Schneider J B. Understanding the Finite-Difference Time-Domain Method[J]. 2013.
最近要用FDTD做仿真,所以找了以上两本书,FDTD确实是有点难的。
想了想流程:
1:FDTD
2:激励源
3:吸收边界
4:散射
现在完成了FDTD和激励源,的TM部分,虽然都是抄书的,但对于一个不懂电磁波电磁场,数学极差的我来说,光是看懂代码就已经竭尽全力了。
何况还遇到了C语言宏定义的坑。
然后做了一部分的MUR吸收,效果不咋的,不知道就是这样的还是我代码有问题。
上代码,基本就是抄书的,但是简洁了一点。
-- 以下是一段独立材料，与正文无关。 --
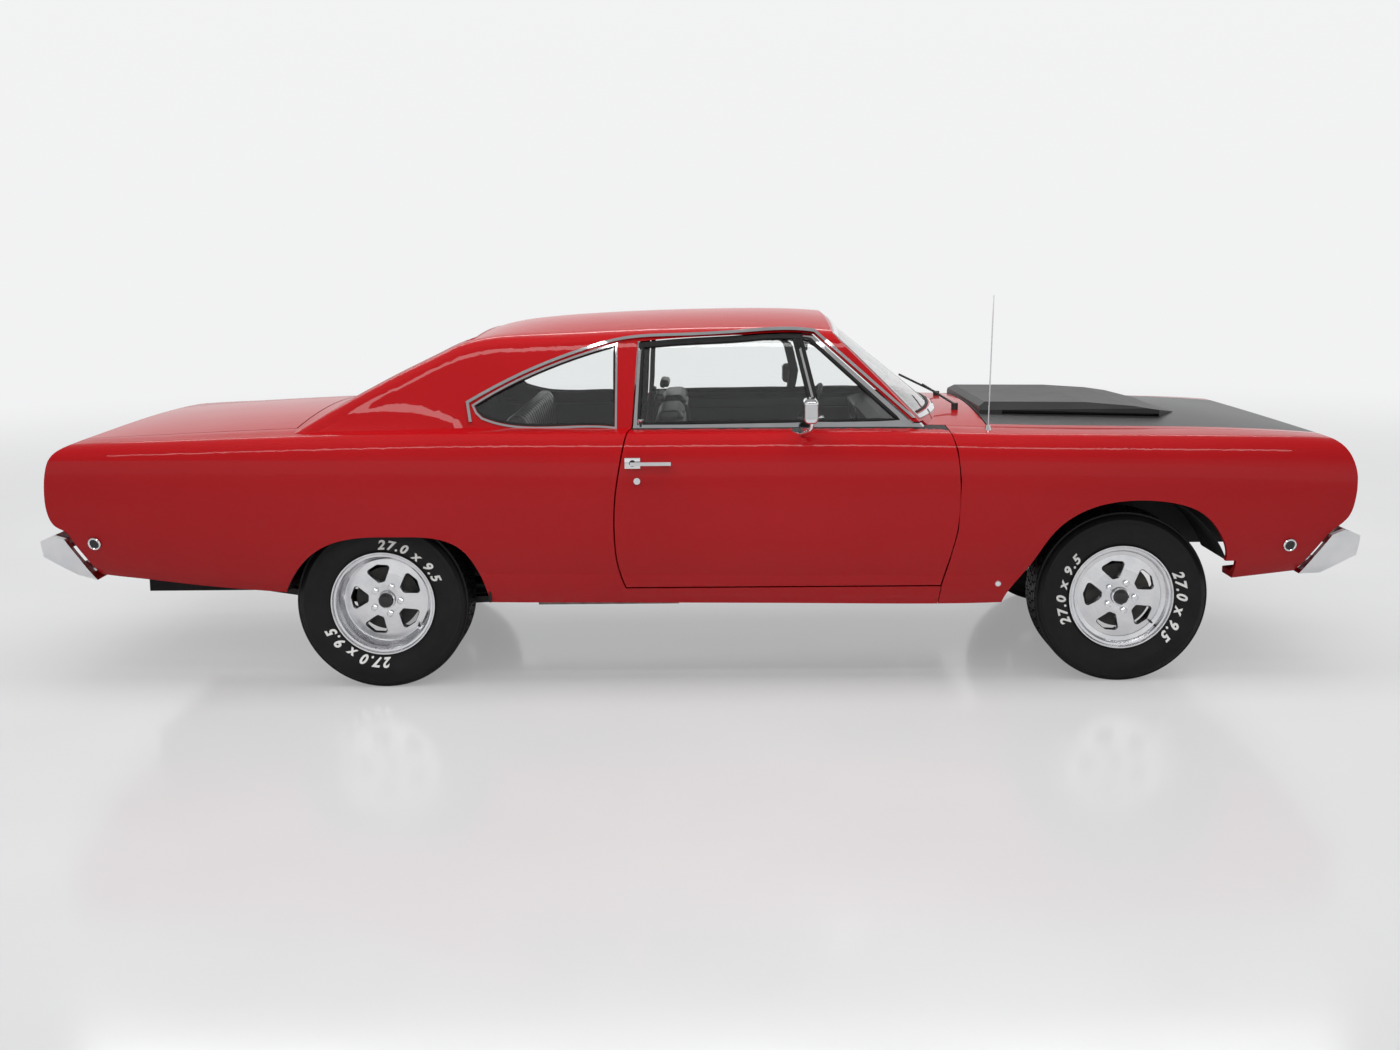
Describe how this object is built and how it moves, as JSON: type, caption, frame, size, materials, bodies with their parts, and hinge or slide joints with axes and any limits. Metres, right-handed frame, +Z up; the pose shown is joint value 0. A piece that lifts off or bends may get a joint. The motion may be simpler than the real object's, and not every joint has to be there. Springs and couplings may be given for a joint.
{
  "type": "two-door coupe car",
  "caption": "Two-door muscle coupe with spinning wheels, steering, opening doors, hood and deck lid, bucket seats, bright bumpers and raised hood vents.",
  "frame": {"origin": "centre of the car's bounding box on the ground under the tyres", "axes": "+X forward, +Y to the car's left, +Z up"},
  "size_m": [5.22, 2.068, 1.5399],
  "materials": {
    "red_paint": "glossy red clear-coated paint",
    "black_paint": "satin black paint",
    "under_paint": "matt black underbody coating",
    "bright_trim": "polished chrome",
    "alloy": "polished aluminium",
    "tyre_rubber": "black rubber",
    "window_glass": "clear tinted glass",
    "lens_clear": "clear lamp glass",
    "lens_red": "red lamp glass",
    "seat_vinyl": "black pleated vinyl",
    "cabin_plastic": "black grained plastic",
    "engine_paint": "painted cast iron",
    "gear_metal": "cast aluminium and steel",
    "axle_iron": "black painted iron",
    "pipe_steel": "dull steel"
  },
  "bodies": {
    "body": {"aerial": "bright_trim", "body_shell": "red_paint", "dashboard": "cabin_plastic", "driveline": "gear_metal", "engine": "engine_paint", "engine_bay": "under_paint", "exhaust": "pipe_steel", "fender_left": "red_paint", "fender_right": "red_paint", "fixed_glass": "window_glass", "floor_pan": "under_paint", "front_bumper": "bright_trim", "front_seats": "seat_vinyl", "front_suspension": "axle_iron", "fuel_tank": "under_paint", "grille": "black_paint", "headlamps": "lens_clear", "nose_panel": "red_paint", "rear_axle": "axle_iron", "rear_bumper": "bright_trim", "rear_seat": "seat_vinyl", "side_markers": "lens_clear", "tail_lamps": "lens_red", "window_trim": "bright_trim", "wipers": "bright_trim"},
    "deck_lid": {"deck_lid": "red_paint"},
    "door_left": {"door_left": "red_paint", "door_left_glass": "window_glass", "door_left_trim": "bright_trim"},
    "door_right": {"door_right": "red_paint", "door_right_glass": "window_glass", "door_right_trim": "bright_trim"},
    "hood": {"hood": "black_paint", "hood_scoops": "black_paint"},
    "steer_left": {"knuckle_left": "axle_iron"},
    "steer_right": {"knuckle_right": "axle_iron"},
    "wheel_front_left": {"rim_front_left": "alloy", "tyre_front_left": "tyre_rubber"},
    "wheel_front_right": {"rim_front_right": "alloy", "tyre_front_right": "tyre_rubber"},
    "wheel_rear_left": {"rim_rear_left": "alloy", "tyre_rear_left": "tyre_rubber"},
    "wheel_rear_right": {"rim_rear_right": "alloy", "tyre_rear_right": "tyre_rubber"},
    "steering_wheel": {"steering_wheel": "cabin_plastic"}
  },
  "joints": [
    {"name": "steer_right_turn", "type": "hinge", "parent": "body", "child": "steer_right", "pos_m": [1.688, -0.69, 0.3435], "axis": [0, 0, 1], "range_deg": [-30, 30]},
    {"name": "steer_left_turn", "type": "hinge", "parent": "body", "child": "steer_left", "pos_m": [1.688, 0.69, 0.3435], "axis": [0, 0, 1], "range_deg": [-30, 30]},
    {"name": "steering_wheel_turn", "type": "hinge", "parent": "body", "child": "steering_wheel", "pos_m": [0.477, 0.37, 0.925], "axis": [-0.88, 0, 0.475], "range_deg": [-480, 480]},
    {"name": "wheel_front_right_spin", "type": "hinge", "parent": "steer_right", "child": "wheel_front_right", "pos_m": [1.688, -0.755, 0.3435], "axis": [0, 1, 0], "continuous": true},
    {"name": "wheel_front_left_spin", "type": "hinge", "parent": "steer_left", "child": "wheel_front_left", "pos_m": [1.688, 0.755, 0.3435], "axis": [0, 1, 0], "continuous": true},
    {"name": "wheel_rear_right_spin", "type": "hinge", "parent": "body", "child": "wheel_rear_right", "pos_m": [-1.258, -0.752, 0.3435], "axis": [0, 1, 0], "continuous": true},
    {"name": "wheel_rear_left_spin", "type": "hinge", "parent": "body", "child": "wheel_rear_left", "pos_m": [-1.258, 0.752, 0.3435], "axis": [0, 1, 0], "continuous": true},
    {"name": "door_right_swing", "type": "hinge", "parent": "body", "child": "door_right", "pos_m": [0.987, -0.96, 0.7], "axis": [0, 0, 1], "range_deg": [0, 65]},
    {"name": "door_left_swing", "type": "hinge", "parent": "body", "child": "door_left", "pos_m": [0.987, 0.96, 0.7], "axis": [0, 0, -1], "range_deg": [0, 65]},
    {"name": "hood_lift", "type": "hinge", "parent": "body", "child": "hood", "pos_m": [1.163, 0, 1.112], "axis": [0, -1, 0], "range_deg": [0, 50]},
    {"name": "deck_lid_lift", "type": "hinge", "parent": "body", "child": "deck_lid", "pos_m": [-1.598, 0, 1.088], "axis": [0, 1, 0], "range_deg": [0, 60]}
  ],
  "couplings": [
    {"joint": "steer_left_turn", "follows": "steer_right_turn", "ratio": 1},
    {"joint": "steering_wheel_turn", "follows": "steer_right_turn", "ratio": 16}
  ]
}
。
就不先做注释了,等到最后全部写完再做注释。
// Boundary.cpp: 定义控制台应用程序的入口点。
//
#include "stdafx.h"
#include <stdio.h>
#include <math.h>
#include <stdlib.h>
#define _CRT_SECURE_NO_WARNINGS
#define ALLOC_2D(PNTR, NUMX, NUMY, TYPE) \
PNTR = (TYPE *)calloc((NUMX) * (NUMY), sizeof(TYPE)); \
if (!PNTR) { \
perror("ALLOC_2D"); \
fprintf(stderr, "Allocation failed for" #PNTR ". Terminating.\n"); \
exit(-1); \
}
#define SizeX g->sizeX
#define SizeY g->sizeY
#define CDTDS g->cdtds
#define Time g->time
#define MaxTime g->maxTime
#define Ez(M, N) g->ez[M * SizeY + N]
#define CA(M, N) g->ceze[M * SizeY + N]
#define CB(M, N) g->cezh[M * SizeY + N]
#define Hx(M, N) g->hx[M * (SizeY) + N]
#define CP(M, N) g->chxh[M * (SizeY) + N]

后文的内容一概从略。